Patients with polymyalgia rheumatica are at an increased risk of cardiovascular events, suggests a recent UK study.
The study identified 3249 patients with a diagnosis of incident polymyalgia rheumatica over a 12-year period from the General Practice Research Database. Patients were matched by age, sex and practice, with one patient with polymyalgia rheumatica being paired with up to five patients without the condition, resulting in 12,735 matched patients. All participants were aged 50 years or older, and were followed until their first vascular event – cardiovascular, cerebrovascular or peripheral vascular – or until the end of the available records. All participants were free of vascular disease before the diagnosis of polymyalgia rheumatic or matched date.
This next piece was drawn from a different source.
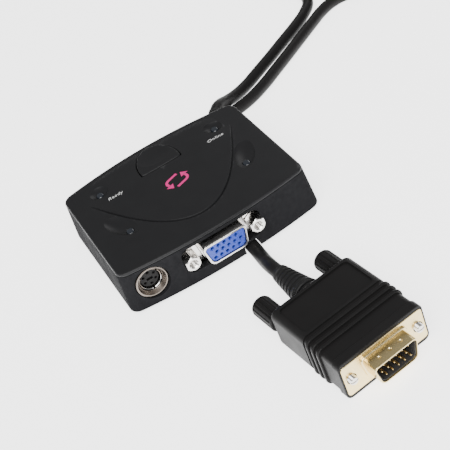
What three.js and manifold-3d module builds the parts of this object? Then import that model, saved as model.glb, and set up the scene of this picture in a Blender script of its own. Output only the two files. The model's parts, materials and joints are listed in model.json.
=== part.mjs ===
// A two-port keyboard, video and mouse switch with one captive video lead.
// Millimetres, +Z up, front (ports) toward -Y. The scene stands on z = 0.
import * as THREE from "three";
import { mergeVertices } from "three/addons/utils/BufferGeometryUtils.js";
import Module from "manifold-3d";

const wasm = await Module();
wasm.setup();

// ---------------------------------------------------------------- driving dimensions
const CASE_W = 72;          // at the seam, left to right
const CASE_D = 55;          // at the corners, front to back
const CASE_H = 16.5;        // underside to the lid's rim
const BOW_FRONT = 3.2;      // how far the front wall bulges at its middle
const BOW_BACK = 4.2;
const CORNER_R = 3;
const DRAFT = 1.1;          // the case is wider at the bottom by this much on each side
const WALL = 1.8;
const GAP = 0.3;            // between pieces that touch
const FOOT_H = 1.2;
const FOOT_R = 4;
const RIM = 1;              // height of the lid's edge above the seam
const LID_T = 1.8;
const PANEL_RISE = 0.4;     // raised control panel on the lid
const PANEL_HALF_W = 29;
const BUTTON_W = 16;
const BUTTON_D = 14.5;
const BOARD_W = 52;
const BOARD_T = 1.6;
const SCREW_SPACING = 25;   // between the two screws of a 15-way video connector
const SHELL_W = 16.9;       // video socket's metal shell
const SHELL_H = 8.3;
const SHELL_L = 6;
const FLANGE_W = 30.8;
const FLANGE_H = 9.2;
const DIN_R = 5.8;          // mini-DIN bezel
const DIN_X = -26.8;
const CORD_D = 4.8;
const CHANNEL_X = 8.6;      // cord channel under the case
const GLAND_X = 27.5;
const COIL_R = 27;          // middle of the coil's turns
const COIL_W = 14.4;
const COIL_H = 9.6;
const HOOD_W = 31.4;        // plug
const HOOD_L = 33;
const HOOD_H = 14.2;
const RELIEF_L = 18;

// ---------------------------------------------------------------- where the bulged walls run
const bow = (x, half, rise) => rise * (1 - (x / half) ** 2);
const backY = (x) => CASE_D / 2 + bow(x, CASE_W / 2, BOW_BACK);
const innerFrontY = (x) => -(CASE_D / 2 - WALL) - bow(x, CASE_W / 2 - WALL, BOW_FRONT);
const innerBackY = (x) => CASE_D / 2 - WALL + bow(x, CASE_W / 2 - WALL, BOW_BACK);
const draftAt = (z) => DRAFT * (SEAM_Z - z) / (SEAM_Z - BOTTOM_Z);

// ---------------------------------------------------------------- places worked out from them
const BOTTOM_Z = FOOT_H + GAP;
const TOP_Z = BOTTOM_Z + CASE_H;
const SEAM_Z = TOP_Z - RIM;
const FLOOR_Z = BOTTOM_Z + WALL;
const LID_UNDER = TOP_Z - LID_T;
const PANEL_Z = TOP_Z + PANEL_RISE;
const CHANNEL_W = CORD_D + 1.2;
const CHANNEL_TOP = CORD_D + 0.4;
const ARCH_TOP = CHANNEL_TOP + 0.8;
const BOARD_Z = ARCH_TOP + 0.9;
const BOARD_TOP = BOARD_Z + BOARD_T;
const SOCKET_H = Math.max(FLANGE_H, SHELL_H + 0.8);
const VGA_Z = ARCH_TOP + GAP + SOCKET_H / 2;
const DIN_Z = LID_UNDER - 0.2 - DIN_R;
const GLAND_Z = BOARD_TOP + 1.2;
const BUTTON_Y = CASE_D / 2 + BOW_BACK - 10;
const PANEL_BACK = CASE_D / 2 - 12.5;
const PANEL_FRONT = -CASE_D / 2 + 7;
const LENSES = {
  power: [-24, PANEL_BACK + 4], active: [24, PANEL_BACK + 4],
  port_one: [-23.3, -8], port_two: [23.3, -8],
};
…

Over a median follow-up period of 7.8 years, the rate of vascular events was three times higher among patients with polymyalgia rheumatica than among those without, with 36.1 events per 1000 patient years occurring in patients with polymyalgia rheumatic and 12.2 in those without the condition. The increased risk of vascular events was similar for each vascular disease end-point – patients with polymyalgia rheumatica had a more than two-fold increase in the risk of experiencing a cardiovascular, cerebrovascular or peripheral vascular event, compared to patients without polymyalgia rheumatica. Patients under the age of 60, with polymyalgia rheumatica, were five times more likely to experience any vascular event, compared to those of the same age without polymyalgia rheumatica. This fell to a two-fold increase in risk for patients aged 60-69, and patients aged 70-79, but remained significant compared to patients in the same age bracket without the condition.
The researchers advised that ‘aggressive management of vascular risk factors should be considered in patients with polymyalgia rheumatica to try to attenuate this excess risk’.